When I had a farm and had surplus firewood, I used to sell truckloads
occasionally to fancy folks in town. They wanted to treat me as an
ignorant yokel, but my air, and my L.L.Bean parka, were uppity, so they
did not know what to make of me and were very uncomfortable, especially
when they gave me money. In the early seventies a student of mine made
the strategic mistake of wearing a hat with a brim (the kind of hats
that often say CAT or Landmark in this part of Ohio) when he came out of
a university building on a snowy day. A professor going in took one
look at him and said "Why can't you people do something about the snow
on the stairs?" It must be something in human nature that always makes
us want to look down on somebody; thus the technicians, the carpenters,
the roofers, the butchers, the wood-splitters will always be looked down
upon, no matter how intelligent, sensitive, or even well-read they may
be. Only if you have been one of the rude mechanicals or technicians,
dish-washers or short-order cooks, can you understand what it is that
makes revolutions or makes the "little people" capable of hating the
"big people" quite so much. The same rule applies with teachers of
technical writing, botanists who teach how to grow food, or computer
technicians. Roy Flannagan
(4) --------------------------------------------------------------87----
Date: Tue, 21 Nov 89 09:30 EDT
From: <S_RICHMOND@UTOROISE>
Subject: supporting the humanists


Humanists as Computer Support Professionals
---------------------------------------------
Willard McCarty's recent posting turns a problem of market economics and
frustrated ambition into a theological and moral problem of the
sufferings of the Humanist as Job in a Satanic influenced Academia.

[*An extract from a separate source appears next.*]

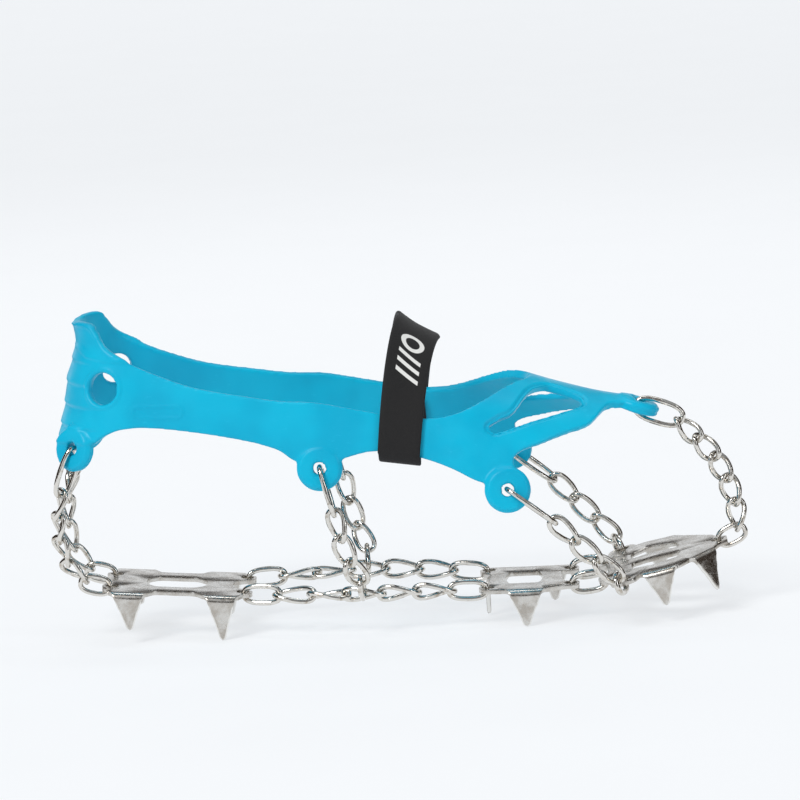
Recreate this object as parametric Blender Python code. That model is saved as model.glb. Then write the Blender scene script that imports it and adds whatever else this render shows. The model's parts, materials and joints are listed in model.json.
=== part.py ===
"""Chain crampon (microspike) for one boot, in the shape it has when worn.

An elastomer harness grips the boot's upper. Seven steel chain strands hang from its eyelets and hold
three spiked plates under the sole. A strap crosses the instep.
+X points to the toe, the wearer's right side is -Y, and +Z is up. Z = 0 is the ground under the spikes.
"""
import math

import bmesh
import bpy
import numpy as np
from mathutils import Matrix, Vector

MM = 0.001                      # lengths below are in millimetres
X_SHIFT = -3.2                  # puts the origin under the middle of the overall length
GAP = 0.3                       # clear gap between pieces that touch

# harness
SHEET = 4.0                     # wall thickness
BOSS_RADIUS = 10.5
BOSS_THICK = 5.4
EYE_RADIUS = 3.2
HEEL_HOLE_RADIUS = 7.3
HEEL_HOLE_DEPTH = 24.0          # length of the cutter that makes it
BOSS_SIDES = 24
EYE_SIDES = 16
HEEL_X = -116.0                 # where the heel's round begins
HEEL_ARC = 55.0                 # girth from there to the middle of the heel
GRID_U = 13.0
GRID_ANGLE = 11.0

# chain
WIRE = 2.4                      # wire diameter
LINK_WIDTH = 10.4               # outer width of a twisted link
LONG_WIDTH = 12.6               # outer width of the link that holds an eyelet
RING_WIRE = 2.8
RING_WIDTH = 11.5
TWIST = 90.0                    # degrees from one end of a twisted link to the other
ROUNDNESS = 2.6                 # exponent of the link's superellipse outline
END_BEND = 0.95                 # radius of a link's end, as a share of half its width
SETTLING_ROUNDS = 30
LINK_STEPS = 14
WIRE_SIDES = 6
CROSSING = WIRE + GAP           # distance between the wire centres of two hooked links
EYE_SEAT = 0.5                  # how far a long link's wire sits from its eyelet's middle, against the pull
RING_INSET = 0.7                # how far a connecting ring's wires sit inside its two lug holes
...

For the humanist as the computer support person who feels frustrated for
not having her work not considered of equal value with the publishing
academic, the best advice is to seek employment extra-academically.
There is a well-paying market for humanists with technical knowledge and
competence; though a free-market subject to two-weeks notice, at best.

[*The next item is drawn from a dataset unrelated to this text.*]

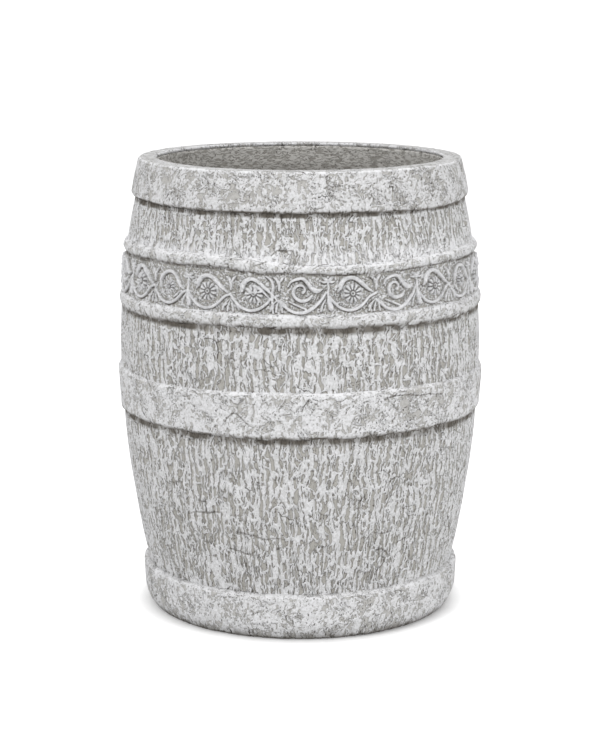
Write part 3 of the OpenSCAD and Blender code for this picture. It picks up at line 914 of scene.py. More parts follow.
def moulded_rubber():
    """Compression-moulded rubber: near black, dull, with a bloom and a fine mould grain."""
    finish = bpy.context.scene.planter_finish
    material, tree = blank_material("Moulded rubber")
    where = add(tree, "ShaderNodeTexCoord").outputs["Object"]
    # Mould grain of 0.7 mm under a bloom in patches of 8 mm
    grain = add(tree, "ShaderNodeTexNoise", {"Vector": where, "Scale": 1400.0, "Detail": 2.0})
    bloom = add(tree, "ShaderNodeTexNoise", {"Vector": where, "Scale": 120.0, "Detail": 4.0})
    dusty = add(tree, "ShaderNodeMapRange", {0: bloom, 1: 0.45, 2: 0.7, 4: 0.35})
    dust = (*linear("5A5A5C"), 1)
    colour = add(tree, "ShaderNodeMix", {"Factor": dusty, 6: (*finish.rubber, 1), 7: dust}, data_type="RGBA")
    bump = add(tree, "ShaderNodeBump", {"Strength": 0.25, "Distance": 0.1 * MM, "Height": grain})
    dull_surface(tree, colour, 0.62, bump, ior=1.52, shine=0.5)
    return material


# Walls and bands


def columns_for(node, grain):
    """How many columns of mesh, a grain apart, go round a node."""
    return int(2 * math.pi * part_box(node)[1].x / grain)


def varied_round(theta, seed, base=0.7, vary=0.3):
    """How strong a mark is round the barrel: the dirt and painted shade of an undercut, a brushed edge that
    is partly painted highlight, and a run of wash.
    """
    return np.clip(base + waves(theta, vary, seed, 5, 90, 0.4), 0, 1.3)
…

However, David A. Bantz brings a bit of commonsense and reality into this
discussion in his suggestion that academia ensure that humanists as
computer support be treated as professionals. Professionals require
complete support in their tasks in terms of reimbursement for attendance
at conferences, and professional development courses.

I return to Willard's practical suggestion to ease the burden placed on
humanists as computer support persons:

Computer support persons should receive tenure for their efforts
regardless of lack of publications. Why tenure? What is so magic about
tenure? In the case of publishing academics, the argument,
traditionally is that the purpose of tenure is to ensure academic
freedom. How does that argument apply to non-academically functioning
humanists as computer support personnel?

Willard's argument seems to be that without the support of computer
professionals, the ethereal research work of traditional academics would
have no material realization; and, further, this material support is
somehow instrumental to creating new ideas. So, therefore without
computer support, the ideal world of ideas would float away. The
computer support people should, therefore, receive tenure.

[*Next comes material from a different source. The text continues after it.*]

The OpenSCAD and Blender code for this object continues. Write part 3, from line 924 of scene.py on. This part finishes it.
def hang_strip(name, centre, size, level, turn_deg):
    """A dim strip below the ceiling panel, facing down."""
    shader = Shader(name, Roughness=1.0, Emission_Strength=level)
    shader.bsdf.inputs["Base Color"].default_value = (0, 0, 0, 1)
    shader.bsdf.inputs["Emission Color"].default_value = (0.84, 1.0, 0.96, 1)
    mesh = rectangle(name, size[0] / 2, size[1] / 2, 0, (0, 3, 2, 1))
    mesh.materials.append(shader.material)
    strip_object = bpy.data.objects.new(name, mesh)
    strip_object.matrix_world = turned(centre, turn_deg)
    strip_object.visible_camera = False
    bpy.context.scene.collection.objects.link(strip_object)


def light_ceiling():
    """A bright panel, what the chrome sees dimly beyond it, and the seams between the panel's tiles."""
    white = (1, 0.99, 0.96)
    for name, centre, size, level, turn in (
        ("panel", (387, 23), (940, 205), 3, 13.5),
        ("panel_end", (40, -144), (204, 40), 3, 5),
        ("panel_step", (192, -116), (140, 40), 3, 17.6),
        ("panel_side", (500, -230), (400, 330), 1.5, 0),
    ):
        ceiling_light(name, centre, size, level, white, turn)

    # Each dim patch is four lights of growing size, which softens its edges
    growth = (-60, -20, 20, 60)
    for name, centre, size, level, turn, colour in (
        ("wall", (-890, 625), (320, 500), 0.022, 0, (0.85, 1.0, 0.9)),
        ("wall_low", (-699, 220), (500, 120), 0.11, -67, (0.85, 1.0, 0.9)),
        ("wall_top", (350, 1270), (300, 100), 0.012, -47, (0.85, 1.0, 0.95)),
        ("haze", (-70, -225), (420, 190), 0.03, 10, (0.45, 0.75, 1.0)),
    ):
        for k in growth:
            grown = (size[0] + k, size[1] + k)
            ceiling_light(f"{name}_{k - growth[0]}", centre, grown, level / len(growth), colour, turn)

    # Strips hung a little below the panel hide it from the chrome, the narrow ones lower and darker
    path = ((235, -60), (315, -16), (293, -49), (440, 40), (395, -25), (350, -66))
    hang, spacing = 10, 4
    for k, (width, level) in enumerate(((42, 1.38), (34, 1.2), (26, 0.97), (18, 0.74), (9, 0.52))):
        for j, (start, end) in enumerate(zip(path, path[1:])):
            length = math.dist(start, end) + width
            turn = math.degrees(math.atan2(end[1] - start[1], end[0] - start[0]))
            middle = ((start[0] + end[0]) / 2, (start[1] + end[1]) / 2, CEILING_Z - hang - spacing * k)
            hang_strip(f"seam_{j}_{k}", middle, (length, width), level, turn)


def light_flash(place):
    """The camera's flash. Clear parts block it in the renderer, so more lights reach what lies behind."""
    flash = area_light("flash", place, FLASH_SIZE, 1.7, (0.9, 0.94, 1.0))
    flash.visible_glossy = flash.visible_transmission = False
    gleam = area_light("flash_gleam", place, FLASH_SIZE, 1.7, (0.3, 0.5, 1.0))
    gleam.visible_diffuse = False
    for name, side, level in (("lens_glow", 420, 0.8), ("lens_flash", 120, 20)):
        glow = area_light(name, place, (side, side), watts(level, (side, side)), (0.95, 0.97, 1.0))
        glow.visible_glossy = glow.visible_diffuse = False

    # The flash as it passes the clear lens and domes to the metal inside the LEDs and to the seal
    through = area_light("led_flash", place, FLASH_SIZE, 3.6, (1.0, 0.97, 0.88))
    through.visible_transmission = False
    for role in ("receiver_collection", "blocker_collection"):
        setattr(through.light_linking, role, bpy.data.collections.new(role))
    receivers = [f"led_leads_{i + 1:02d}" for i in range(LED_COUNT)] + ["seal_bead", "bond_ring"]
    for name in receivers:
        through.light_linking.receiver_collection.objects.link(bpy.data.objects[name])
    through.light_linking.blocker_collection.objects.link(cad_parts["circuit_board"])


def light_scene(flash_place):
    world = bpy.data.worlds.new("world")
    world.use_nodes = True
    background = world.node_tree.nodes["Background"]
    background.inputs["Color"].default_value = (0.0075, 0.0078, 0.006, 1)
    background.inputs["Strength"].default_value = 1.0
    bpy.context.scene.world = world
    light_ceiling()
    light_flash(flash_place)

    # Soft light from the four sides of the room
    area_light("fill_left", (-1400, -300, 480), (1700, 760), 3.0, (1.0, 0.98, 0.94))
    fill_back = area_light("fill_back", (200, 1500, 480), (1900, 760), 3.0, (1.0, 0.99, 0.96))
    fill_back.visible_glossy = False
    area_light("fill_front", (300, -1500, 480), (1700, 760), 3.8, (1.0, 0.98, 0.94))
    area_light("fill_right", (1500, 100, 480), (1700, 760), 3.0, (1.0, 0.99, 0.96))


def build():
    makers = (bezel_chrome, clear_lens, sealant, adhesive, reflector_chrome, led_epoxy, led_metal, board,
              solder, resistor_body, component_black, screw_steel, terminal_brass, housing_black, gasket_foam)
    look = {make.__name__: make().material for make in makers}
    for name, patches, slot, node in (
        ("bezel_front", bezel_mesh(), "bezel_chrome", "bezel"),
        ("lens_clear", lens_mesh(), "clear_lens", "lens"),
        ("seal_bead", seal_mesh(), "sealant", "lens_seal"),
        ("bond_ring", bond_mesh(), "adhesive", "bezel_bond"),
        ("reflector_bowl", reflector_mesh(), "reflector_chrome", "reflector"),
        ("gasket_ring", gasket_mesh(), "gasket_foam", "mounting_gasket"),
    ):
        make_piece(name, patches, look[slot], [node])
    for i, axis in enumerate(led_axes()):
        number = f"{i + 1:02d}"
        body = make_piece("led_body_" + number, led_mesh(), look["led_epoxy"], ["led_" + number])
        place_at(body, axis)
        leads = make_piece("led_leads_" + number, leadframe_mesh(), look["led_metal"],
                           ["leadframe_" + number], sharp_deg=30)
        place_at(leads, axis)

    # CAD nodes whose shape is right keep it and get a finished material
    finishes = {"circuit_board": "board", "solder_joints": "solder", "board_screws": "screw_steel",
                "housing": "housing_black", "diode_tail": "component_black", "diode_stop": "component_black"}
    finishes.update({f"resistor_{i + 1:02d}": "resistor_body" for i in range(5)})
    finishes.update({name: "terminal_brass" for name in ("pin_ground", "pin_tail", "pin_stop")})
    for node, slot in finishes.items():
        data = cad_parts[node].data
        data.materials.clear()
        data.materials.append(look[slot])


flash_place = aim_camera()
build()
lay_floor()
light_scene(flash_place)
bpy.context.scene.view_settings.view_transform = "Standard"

Apart from the practical problems of determining how a noble tenure
committee could evaluate the contributions of individual computer support
people, Willard's argument also applies to non-humanists with junior
college degrees. Indeed, the janitorial and maintenance staff more so
deserve tenure. I don't know how many academics would fail to produce a
publishable work without their morning coffee served up by the
indefatigable cafeteria worker. He too should be eligible for tenure.

Willard's argument is the best reductio ad absurdum for the abolition of
tenure that I have seen, despite the fact that he did not intend it so.
Every staff member in the university, in one way or another, could be
instrumental to scholarly production, and so should be eligible for
tenure.

This point introduced by Willard is a sub-set of the general question of
how humanists in the extra-academic world can be recognized as fully
fledged and contributing members to scholarship. The Ph.D. who happens
to drive taxis or work for IBM as a programmer has hardly any access to
the delights of academic privilege, such as free and open access to
university libraries, and computer networks. Some of these people even
publish once in awhile, and attempt to participate in conferences at
their own expense and on their own time. But they are treated as
outsiders because whevenever they happen to get some space at
conferences or in journals, their obtainment of this scarce resourse
reduces the opportunities of a young academic who might have used the
same quantity of space for tenure credits. Remember the Ph.D. taxi
drive won't gain tenure for publishing or presenting papers.

In this broader context, of extra-academically employed Ph.D.'s who
strive to maintain links to academia, the institution of tenure has
become an institution of sinecure. Moreover, the narrow problem of how
to invite humanist computer support personnel into the ranks of academia
as deserving of equal treatment with publishing professors, becomes
broadened to the problem of how to open the doors, including the
electronic ones, to humanists earning their living outside academia.

However, let us not turn an economic or market problem where worthy
ambitions are frustrated by the monopolistic access to scarce resources
by tenured and unionized professors, into a quasi-theological thesis
about Job-like computer support personnel suffering because of their
lack of recognition. Regardless of one's occupation in life, one often
finds oneself in situations where one is treated unfairly due to many
factors, the most cruel of which happens to be the blind workings of
market economics. Rather than shed tears and grumble about one's
plight, one might find it more useful to squeeze through the narrow
cracks in the walls of academia, and gain whatever access one can gain to
university resources. Though, admittedly, editorial and conference
boards could be more generous than they are to those whose mailing
address happens to be a private one rather than an institutional one.